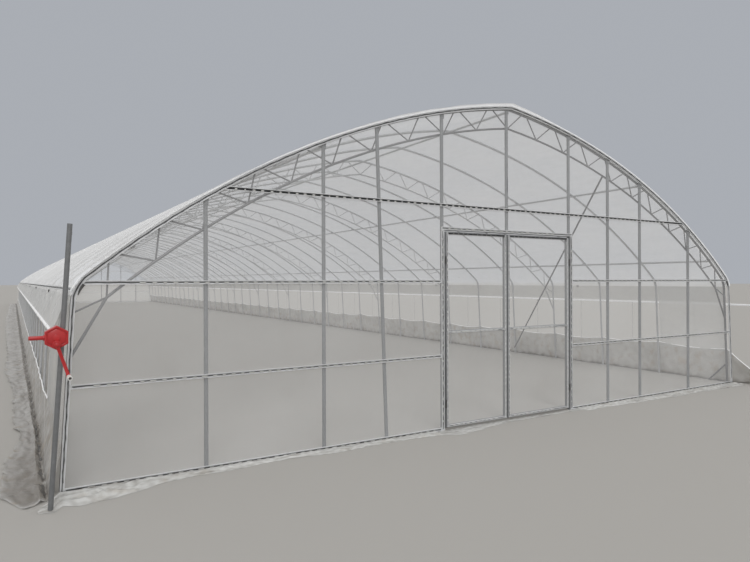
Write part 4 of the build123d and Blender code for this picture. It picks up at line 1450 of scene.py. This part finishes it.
# %% Skirts with their rolled top edge
def top_roll(side, word):
    """A thin roll along the top of the skirt."""
    first = 0.102 if side < 0 else 0.0

    def where(u, v):
        u = first + (1 - first) * u
        d = skirt_place(side, u, 0.0)
        x, y, z = skirt_point(side)(u, 0.0)
        turn_at = 2 * math.pi * v
        thick = 0.0036 + ripple(d * 9, 3, side) * 0.0016
        return x + side * (0.002 + thick * math.cos(turn_at)), y, z + thick * math.sin(turn_at)
    obj = sheet(word + "_skirt_roll", 520, 6, where)
    with edit_mode(obj):
        bpy.ops.mesh.select_all(action="SELECT")
        bpy.ops.mesh.remove_doubles(threshold=0.00002)
        bpy.ops.mesh.normals_make_consistent(inside=False)
    return place(obj, "frame", "milky_film", rolled_finish)


for side, word in WORDS.items():
    skirt = sheet(word + "_skirt_sheet", 900, 30, skirt_point(side), skirt_soil_and_shade(side))
    place(skirt, "frame", "milky_film", skirt_finish, word + "_skirt")
    top_roll(side, word)

# %% Fixed corner sheets behind the front wall
for side, word, bays_long in ((-1, "left", 2), (1, "right", 1)):
    run = BAY * bays_long - 0.016
    skirt_top = 0.165 if side < 0 else 0.240
    low_s = ROOF_LONG + BEND_LONG + (LEG_TOP - skirt_top) / math.cos(LEAN)

    def corner_point(u, v, side=side, run=run, low_s=low_s):
        y = Y_FRONT + run * u
        s = FILM_END + (low_s - FILM_END) * v
        lift = 0.004 * (math.sin(math.pi * v) + ripple(y * 10, v * 3, side))
        out_by = 0.0020 + mid_bay(y - Y_FRONT) * lift
        x, z = rib(s, max(0.0016, out_by))
        return side * x, y, z
    corner = sheet(word + "_corner_sheet", 30 * bays_long, 30, corner_point)
    replaced = ("corner_films",) if side < 0 else ()
    place(corner, "frame", "milky_film", side_finish, *replaced)
print("corner sheets placed")

# %% Hem of film on the ground at the front
flap_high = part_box("ground_flap")[1]
HEM_LEFT = -2.402
HEM_WIDE = ((-2.402, 0.030), (-2.352, 0.150), (-2.279, 0.172), (-2.13, 0.142), (-2.00, 0.092), (-1.88, 0.060),
            (-0.72, 0.052), (-0.60, 0.075), (-0.47, 0.125), (-0.30, 0.088), (-0.08, 0.048), (0.60, 0.070),
            (1.20, 0.090), (2.00, 0.096), (2.40, 0.110))


def hem_x(u):
    """How far along the front a place of the hem is. Steps are finer on the left."""
    return HEM_LEFT + (flap_high.x - HEM_LEFT) * (0.75 * u + 0.25 * u * u)


def hem_point(u, v):
    """The hem: a rucked strip of uneven width, flat where the door leaves pass over it."""
    x = hem_x(u)
    beyond = max(0.0, (-HALF - x) / (-HALF - HEM_LEFT))
    back = RAIL_FRONT - 0.0006 - 0.165 * beyond
    wide = reading(HEM_WIDE, x) + ripple(x * 3.1, 7, 0) * 0.022 + ripple(x * 14, 8, 0) * 0.014
    if -0.06 < x < 0.56:
        wide = min(wide, 0.042)
    y = back - max(0.012, wide) * v
    heavy = 1 + 0.9 * bell(x, -2.20, 0.18)
    ruck = abs(ripple(x * 11, v * 2.4, 3)) * 0.010 + abs(ripple(x * 34, v * 5, 5)) * 0.005
    folds = abs(ripple(x * 4 + y * 9, y * 22, 8)) * 0.012
    limit = 0.22 if abs(x) < 0.56 else 1.0
    arched = math.sin(math.pi * min(1, v * 1.02 + 0.04))
    z = 0.001 + limit * (heavy * (ruck + folds) * arched + 0.006 * (1 - v) ** 4)
    before = (Y_FRONT - 0.196 - y) / 0.02
    if before > 0:
        z = 0.0012 + (z - 0.0012) * (1 - min(1.0, before) * bell(x, -2.363, 0.030))
    return x, y, z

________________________

**The task:** Reproduce exactly, please, only the lines from the start of the data above to the line that contains "first = 0.102 if side < 0 else 0.0", with both ends kept.

**Result:**
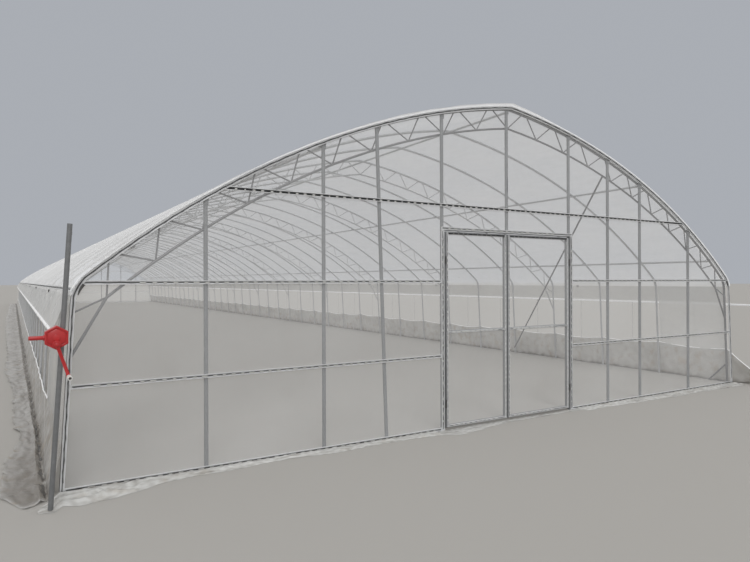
Write part 4 of the build123d and Blender code for this picture. It picks up at line 1450 of scene.py. This part finishes it.
# %% Skirts with their rolled top edge
def top_roll(side, word):
    """A thin roll along the top of the skirt."""
    first = 0.102 if side < 0 else 0.0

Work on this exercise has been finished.